Out of memory for a 20 person chat server? Then you wrote it wrong!

I have threaded servers (some posted here) that quite happily handle 100 (or even 1000, simple persistent) concurrent connections, shipping high volumes of data bidirectionally that will run forever without leaks or the memory problems.

What kills the idea of threading for your MMURPG is mostly down to your proposed architecture. RPG users expect to pick up where they left off the last time they logged on, which means you need to persist the state of their game at the point they left and reinstate it when they come back. Whether that's in 2 minutes or 2 years time. A shared state DB is inherently the wrong architecture for such an application.

The second is the possible future scale of the application. A 20-man dept. is unlikely to suddenly increase by 2 or 3 orders of magnitude over night; but a role playing game, if sufficiently compelling, easily could.
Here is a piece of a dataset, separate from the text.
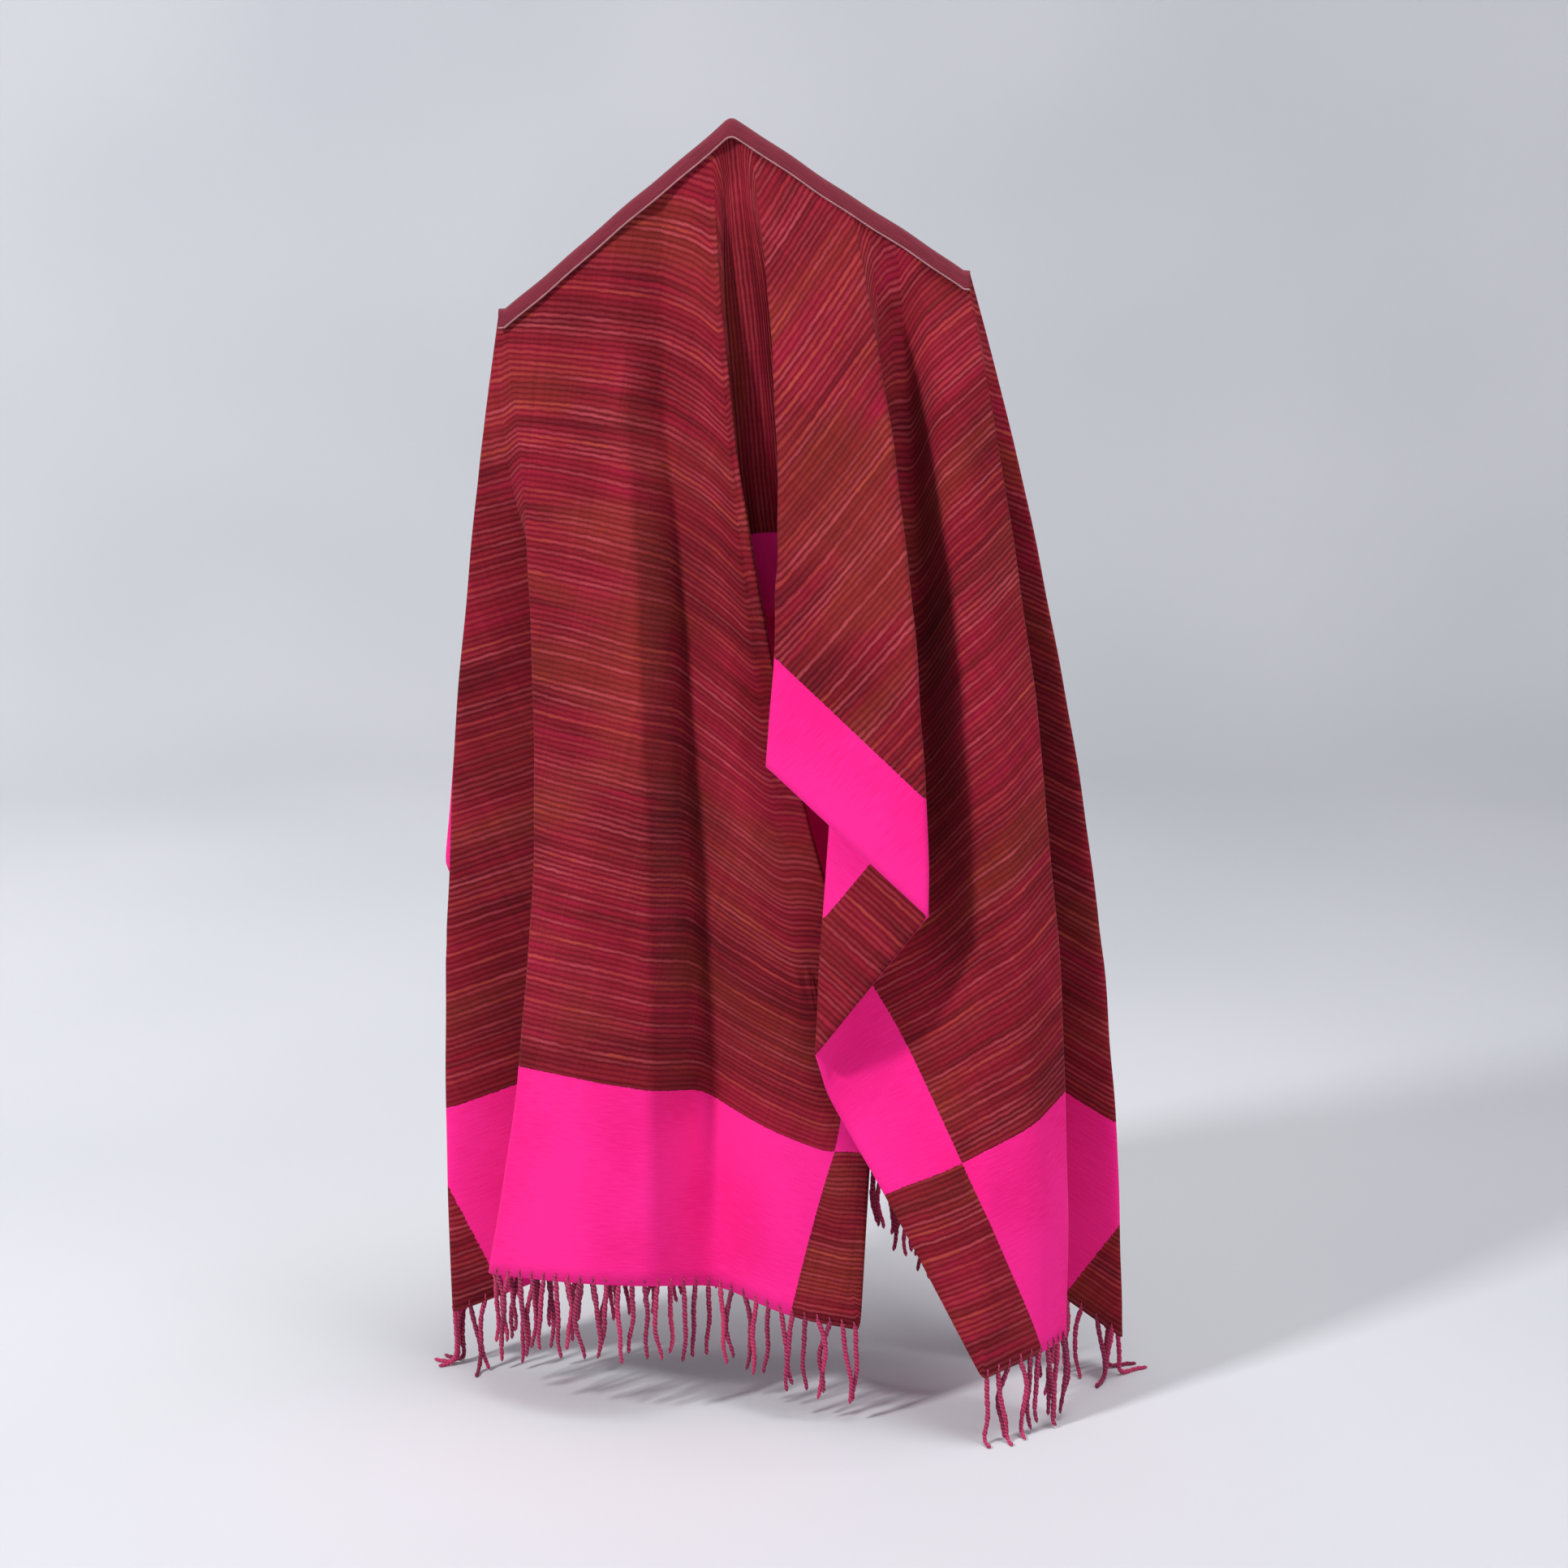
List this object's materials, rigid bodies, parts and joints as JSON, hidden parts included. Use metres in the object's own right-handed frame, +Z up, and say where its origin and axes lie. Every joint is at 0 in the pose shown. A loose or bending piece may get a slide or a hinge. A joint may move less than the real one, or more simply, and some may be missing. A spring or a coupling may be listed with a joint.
{
  "type": "striped shawl blanket",
  "caption": "Fringed striped blanket hung by one fold like a cape, with plain contrasting borders and striped corners; wraps or covers.",
  "frame": {"origin": "peak of the fold that the blanket hangs by", "axes": "+Z up, -Y the front, +X to the right seen from the front; the floor that the fringe reaches is 1.098 m below the origin"},
  "size_m": [0.6482, 0.2998, 1.1016],
  "materials": {
    "cloth": "slightly fuzzy double woven wool, red striped field and hot pink borders",
    "band": "plain dark red folded band with a pale stitched edge",
    "fringe": "twisted wool yarn, crimson and mauve"
  },
  "bodies": {
    "root": {"cloth": "cloth", "top_band": "band", "fringe_left": "fringe", "fringe_right": "fringe"}
  },
  "joints": []
}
Were I writing your MMURPG, I would split the comms servers and the DB/FS servers into different processes as I outlined above; but I would still favour threads over an event driven architecture for both parts. This because the simple linear flows and local state of threaded code are easier to reason about, write, maintain and scale than the open-access, global state and having to break logically linear code into the iddy-biddy chunks that event-driven architectures require in order to ensure responsiveness.

But I wouldn't use one thread per connection. It is simple too wasteful of resources. A single foreground thread would receive inbound action requests and immediately queue them to a pool of threads that would talk to the background DB (via sockets for inter/intra-machine flexibility), to perform those actions on the DB. Replies to clients go directly from the pool threads to the clients. I'd uses a similar thread-pool architecture for the DB processes.

The benefit of this de-coupled, threaded architecture is that when the number of clients grow you have the choice of how to expand:

One scales easily and automatically; the other requires extensive re-development and testing as the underlying hardware changes. I prefer the former.